Disruptions in the Strait of Hormuz are pushing oil higher and driving up food prices across Canada
When officials from the United States and Iran walked away from negotiations in Pakistan this weekend with no deal on the Strait of Hormuz, markets didn’t wait for clarity. They reacted. The subsequent announcement by U.S. Central Command of a naval blockade targeting Iranian ports was meant to reassure. Instead, it raised more questions than answers.
Markets, as they often do, may be reading this correctly.
The Strait of Hormuz is not just another geopolitical hotspot. It is one of the most critical arteries of the global economy. Roughly 20 per cent of the world’s oil and close to 30 per cent of globally traded fertilizers pass through that narrow corridor. When flows are threatened, the consequences extend far beyond energy markets. They move quickly into agriculture, food production, and ultimately, the prices Canadians pay at the grocery store.
Oil prices are now back above US$100 per barrel, but the real story began months ago. Markets started pricing in Middle East risks early in the year. In the food economy, there is typically a six to nine months lag between energy shocks and retail food prices. That means the inflationary pressure we are beginning to feel today was already set in motion weeks ago.
For Canadian consumers, it is already too late to avoid it.
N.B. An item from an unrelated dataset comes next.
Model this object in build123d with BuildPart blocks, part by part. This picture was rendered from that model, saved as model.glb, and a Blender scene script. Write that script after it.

The first signs are now emerging across the food system. Transport companies, facing extraordinary volatility, are reintroducing fuel surcharges and adjusting contracts upward. Suppliers are hedging aggressively. These costs do not stay within the supply chain—they get passed along.
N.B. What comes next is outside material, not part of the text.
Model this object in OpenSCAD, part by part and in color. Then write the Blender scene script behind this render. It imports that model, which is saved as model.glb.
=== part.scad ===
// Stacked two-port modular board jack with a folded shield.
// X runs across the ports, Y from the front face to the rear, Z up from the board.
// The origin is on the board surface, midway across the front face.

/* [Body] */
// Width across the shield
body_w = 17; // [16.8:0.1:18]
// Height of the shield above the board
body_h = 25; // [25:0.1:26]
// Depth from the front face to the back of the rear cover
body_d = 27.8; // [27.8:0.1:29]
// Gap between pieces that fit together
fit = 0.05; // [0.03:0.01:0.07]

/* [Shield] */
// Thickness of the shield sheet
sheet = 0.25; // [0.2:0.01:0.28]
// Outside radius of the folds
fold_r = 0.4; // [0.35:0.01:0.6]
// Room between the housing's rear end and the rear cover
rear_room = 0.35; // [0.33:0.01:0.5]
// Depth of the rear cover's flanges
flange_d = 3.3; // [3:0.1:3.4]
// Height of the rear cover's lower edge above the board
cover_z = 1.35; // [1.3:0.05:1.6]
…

Fresh produce will be among the first categories to reflect this shift. Fruits and vegetables rely heavily on long-distance, temperature-controlled transport, making them highly sensitive to fuel costs. Canadians should expect price increases in the range of five per cent to 15 per cent over the coming months, particularly for imported items. Meat and seafood will follow. These products are energy-intensive at every stage—from feed production to processing and refrigeration—and are likely to rise by five per cent to 10 per cent, with beef leading the way.
Dairy products will also move higher, though more gradually, as rising energy costs affect processing and distribution. Increases of four per cent to eight per cent are likely over the next few quarters. Even staples like bread and cereals will not be spared. Fertilizer markets, closely tied to energy flows through the Strait of Hormuz, will push grain production costs higher, resulting in price increases of three per cent to six per cent. Processed foods, exposed to energy at multiple stages, will also climb steadily.
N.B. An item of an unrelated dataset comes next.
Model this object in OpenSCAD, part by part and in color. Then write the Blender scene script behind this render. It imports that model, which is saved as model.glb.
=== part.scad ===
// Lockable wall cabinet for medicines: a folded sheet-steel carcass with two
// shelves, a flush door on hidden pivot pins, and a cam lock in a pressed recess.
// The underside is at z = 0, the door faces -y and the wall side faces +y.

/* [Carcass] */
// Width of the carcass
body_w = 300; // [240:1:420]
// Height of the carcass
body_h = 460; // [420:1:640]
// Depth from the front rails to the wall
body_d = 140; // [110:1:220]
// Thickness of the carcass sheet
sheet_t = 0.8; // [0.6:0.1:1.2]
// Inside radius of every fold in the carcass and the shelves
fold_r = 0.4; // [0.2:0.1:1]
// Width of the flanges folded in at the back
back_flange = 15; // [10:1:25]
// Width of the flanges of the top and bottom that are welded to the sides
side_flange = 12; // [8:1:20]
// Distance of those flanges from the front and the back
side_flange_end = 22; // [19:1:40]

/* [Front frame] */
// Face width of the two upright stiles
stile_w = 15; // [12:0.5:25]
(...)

These are not isolated adjustments. They reflect a broader reality. Historically, a sustained rise in oil prices adds between one and three percentage points to food inflation in Canada. Under current conditions, grocery inflation could easily climb back toward six per cent to eight per cent. For households, that translates into real money. Every sustained 25 per cent increase in oil prices typically adds $150 to $200 annually to the average grocery bill. With oil already surging, the total impact could be several hundred dollars per family.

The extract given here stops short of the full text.